=== Information provided ===
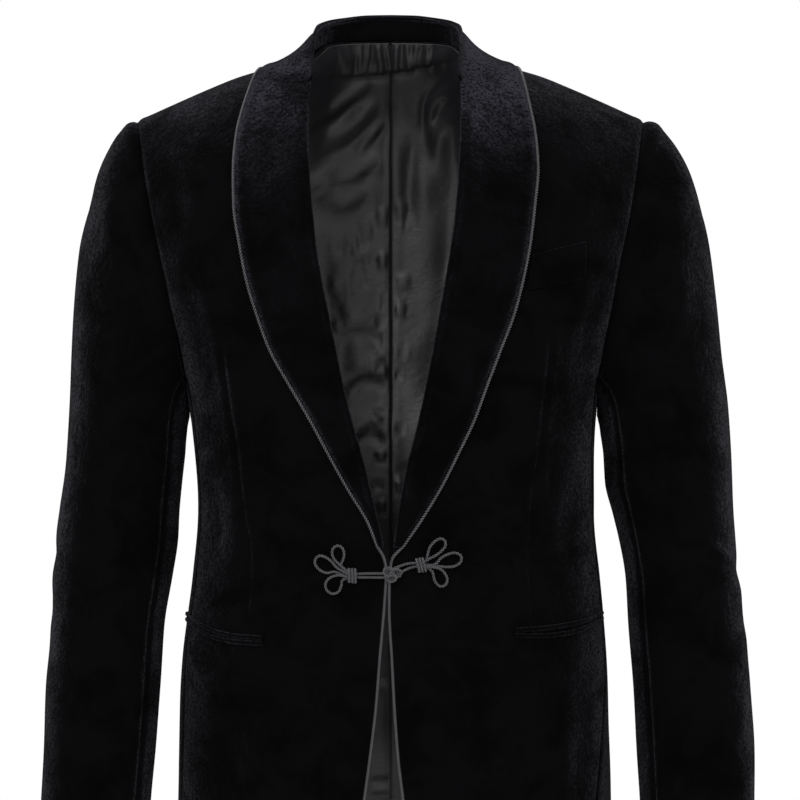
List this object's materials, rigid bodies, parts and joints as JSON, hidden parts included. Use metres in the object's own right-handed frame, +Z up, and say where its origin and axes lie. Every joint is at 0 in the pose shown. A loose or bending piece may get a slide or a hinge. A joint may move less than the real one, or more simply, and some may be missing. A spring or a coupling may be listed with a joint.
{
  "type": "velvet blazer",
  "caption": "Hollow, filled-out velvet blazer with a corded shawl collar, set-in sleeves, welt and jetted pockets, and a fastened frog closure.",
  "frame": {"origin": "middle of the neck, level with the inner ends of the shoulder seams, where the wearer or an inner form holds it up", "axes": "+Z up, -Y the front of the blazer, +X the wearer's left (the viewer's right)"},
  "size_m": [0.6331, 0.2567, 0.7849],
  "materials": {
    "velvet": "black cotton velvet with a short dense pile that shows grey where it turns away",
    "lining_satin": "charcoal satin lining, soft gloss, with fine wrinkles",
    "twisted_cord": "grey rayon cord, two-ply twist, semi-matt"
  },
  "bodies": {
    "root": {"front_right": "velvet", "front_left": "velvet", "side_right": "velvet", "side_left": "velvet", "back_right": "velvet", "back_left": "velvet", "lining_back_right": "lining_satin", "lining_back_left": "lining_satin", "sleeve_top_right": "velvet", "sleeve_top_left": "velvet", "sleeve_under_right": "velvet", "sleeve_under_left": "velvet", "shawl_right": "velvet", "shawl_left": "velvet", "collar_stand": "velvet", "piping_right": "twisted_cord", "piping_left": "twisted_cord", "frog_right": "twisted_cord", "frog_left": "twisted_cord", "frog_knot": "twisted_cord", "breast_welt": "velvet", "hip_jet_upper_right": "velvet", "hip_jet_lower_right": "velvet", "hip_jet_upper_left": "velvet", "hip_jet_lower_left": "velvet"}
  },
  "joints": []
}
===
● Exercise instructions
Please output the complete data exactly.

● The output
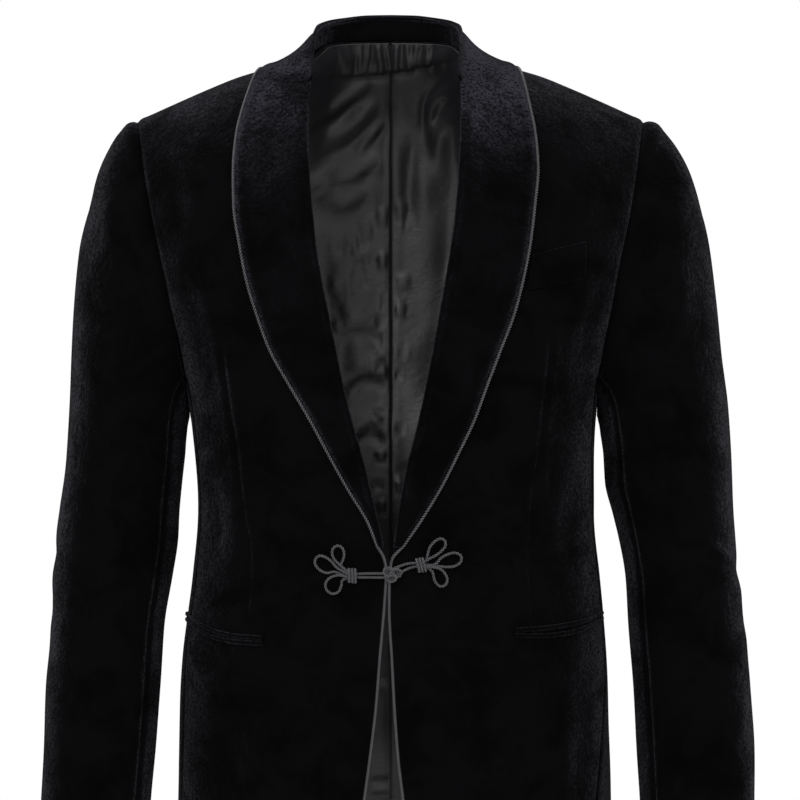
List this object's materials, rigid bodies, parts and joints as JSON, hidden parts included. Use metres in the object's own right-handed frame, +Z up, and say where its origin and axes lie. Every joint is at 0 in the pose shown. A loose or bending piece may get a slide or a hinge. A joint may move less than the real one, or more simply, and some may be missing. A spring or a coupling may be listed with a joint.
{
  "type": "velvet blazer",
  "caption": "Hollow, filled-out velvet blazer with a corded shawl collar, set-in sleeves, welt and jetted pockets, and a fastened frog closure.",
  "frame": {"origin": "middle of the neck, level with the inner ends of the shoulder seams, where the wearer or an inner form holds it up", "axes": "+Z up, -Y the front of the blazer, +X the wearer's left (the viewer's right)"},
  "size_m": [0.6331, 0.2567, 0.7849],
  "materials": {
    "velvet": "black cotton velvet with a short dense pile that shows grey where it turns away",
    "lining_satin": "charcoal satin lining, soft gloss, with fine wrinkles",
    "twisted_cord": "grey rayon cord, two-ply twist, semi-matt"
  },
  "bodies": {
    "root": {"front_right": "velvet", "front_left": "velvet", "side_right": "velvet", "side_left": "velvet", "back_right": "velvet", "back_left": "velvet", "lining_back_right": "lining_satin", "lining_back_left": "lining_satin", "sleeve_top_right": "velvet", "sleeve_top_left": "velvet", "sleeve_under_right": "velvet", "sleeve_under_left": "velvet", "shawl_right": "velvet", "shawl_left": "velvet", "collar_stand": "velvet", "piping_right": "twisted_cord", "piping_left": "twisted_cord", "frog_right": "twisted_cord", "frog_left": "twisted_cord", "frog_knot": "twisted_cord", "breast_welt": "velvet", "hip_jet_upper_right": "velvet", "hip_jet_lower_right": "velvet", "hip_jet_upper_left": "velvet", "hip_jet_lower_left": "velvet"}
  },
  "joints": []
}